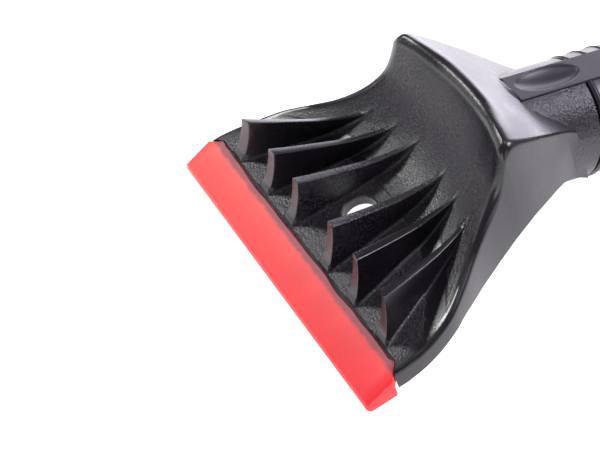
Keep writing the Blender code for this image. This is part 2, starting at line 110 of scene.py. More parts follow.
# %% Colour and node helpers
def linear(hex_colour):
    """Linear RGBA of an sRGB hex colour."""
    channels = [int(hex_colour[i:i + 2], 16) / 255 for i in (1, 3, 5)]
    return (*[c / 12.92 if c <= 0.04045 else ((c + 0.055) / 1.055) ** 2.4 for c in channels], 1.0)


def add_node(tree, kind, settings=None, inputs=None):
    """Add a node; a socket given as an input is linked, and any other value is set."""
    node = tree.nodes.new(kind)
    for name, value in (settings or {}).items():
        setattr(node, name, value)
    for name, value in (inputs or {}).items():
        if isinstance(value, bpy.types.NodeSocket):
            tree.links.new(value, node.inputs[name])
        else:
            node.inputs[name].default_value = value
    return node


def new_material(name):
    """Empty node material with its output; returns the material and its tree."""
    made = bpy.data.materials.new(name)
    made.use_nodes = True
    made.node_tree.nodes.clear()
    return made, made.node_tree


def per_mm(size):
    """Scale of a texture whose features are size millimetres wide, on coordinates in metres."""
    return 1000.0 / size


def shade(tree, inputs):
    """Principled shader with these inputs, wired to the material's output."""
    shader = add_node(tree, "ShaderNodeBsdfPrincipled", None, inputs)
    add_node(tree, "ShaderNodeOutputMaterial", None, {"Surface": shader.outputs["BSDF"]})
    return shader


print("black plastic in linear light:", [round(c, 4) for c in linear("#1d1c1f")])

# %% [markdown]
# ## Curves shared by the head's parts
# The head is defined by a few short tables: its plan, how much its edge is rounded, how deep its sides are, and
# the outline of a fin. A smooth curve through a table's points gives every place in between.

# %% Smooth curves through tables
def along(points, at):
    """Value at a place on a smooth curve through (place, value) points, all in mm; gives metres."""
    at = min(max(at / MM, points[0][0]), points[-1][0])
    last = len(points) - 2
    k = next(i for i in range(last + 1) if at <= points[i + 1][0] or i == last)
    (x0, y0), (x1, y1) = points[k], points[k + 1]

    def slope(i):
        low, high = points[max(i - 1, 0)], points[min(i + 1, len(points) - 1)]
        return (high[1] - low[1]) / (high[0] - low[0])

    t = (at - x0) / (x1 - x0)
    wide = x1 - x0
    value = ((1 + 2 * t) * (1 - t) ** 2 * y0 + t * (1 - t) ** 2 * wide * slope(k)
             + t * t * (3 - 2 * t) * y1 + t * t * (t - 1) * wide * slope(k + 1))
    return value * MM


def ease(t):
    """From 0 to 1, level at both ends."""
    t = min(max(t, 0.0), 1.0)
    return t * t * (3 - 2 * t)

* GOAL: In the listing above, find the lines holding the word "parts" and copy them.

* THE RESPONSE:
Keep writing the Blender code for this image. This is part 2, starting at line 110 of scene.py. More parts follow.
# ## Curves shared by the head's parts